One tip I will share is his method for storing, because he usually doubles the recipe: After taking enough for the amount desired to bake and eat, take remaining dough and scoop into small balls. Place on a cookie sheet lined with wax paper. Place sheet in freezer for at least 20 minutes, just to hold their shape. Once set, place balls into gallon ziploc bags and store in freezer. You’ll now have cookie dough ready to bake at a moment’s notice. (Warning: dangerous practice.)

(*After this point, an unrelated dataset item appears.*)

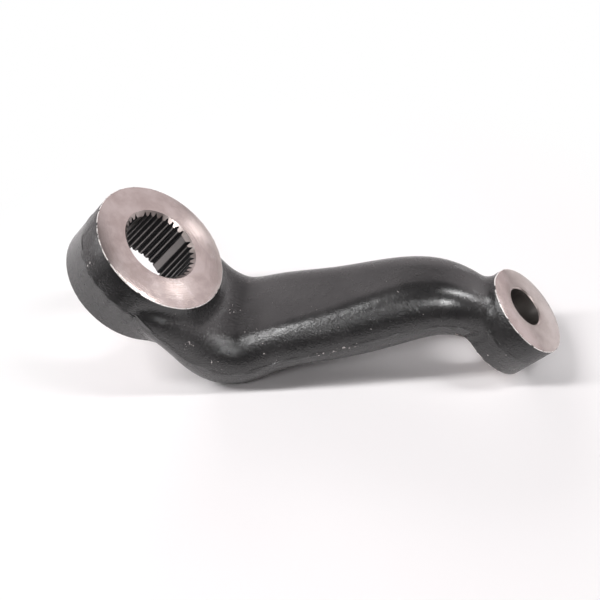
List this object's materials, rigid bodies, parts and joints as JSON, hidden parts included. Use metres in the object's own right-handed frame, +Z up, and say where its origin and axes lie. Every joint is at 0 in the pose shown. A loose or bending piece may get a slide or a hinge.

“C” is for cookie? Or Colin? That’s good enough for me.

Handmade Popsicles

While the rest of the country may be settling into fleece jackets and baking loaves of pumpkin bread, I’m making popsicles. How’s that for living in a place with no real seasons?


Kelley sent me the link to this recipe for creating tasty fruit pops. Essentially, it’s this:

  • 2 cups fresh fruit
  • Throw them in a food processor with 1 Tablespoon super fine sugar, 1 teaspoon lemon juice and a pinch of salt.
  • Then blend it all together until completely smooth.
  • Pour and freeze.
  • Makes 4 popsicles.

I added vanilla yogurt to make pretty layers. I also used store-bought popsicle molds but you could do as the recipe suggests and use candy cups instead.

Popsicles melting in the hot sun. Cleaning sticky hands in the hose water. That’s autumn in these parts.

Cherry-Almond Brownies

This is another Martha recipe. When I saw the picture in the magazine I just knew I had to have them. They are delectable. I love them. Only a tiny bit more work than my normal brownie recipe, but so worth it.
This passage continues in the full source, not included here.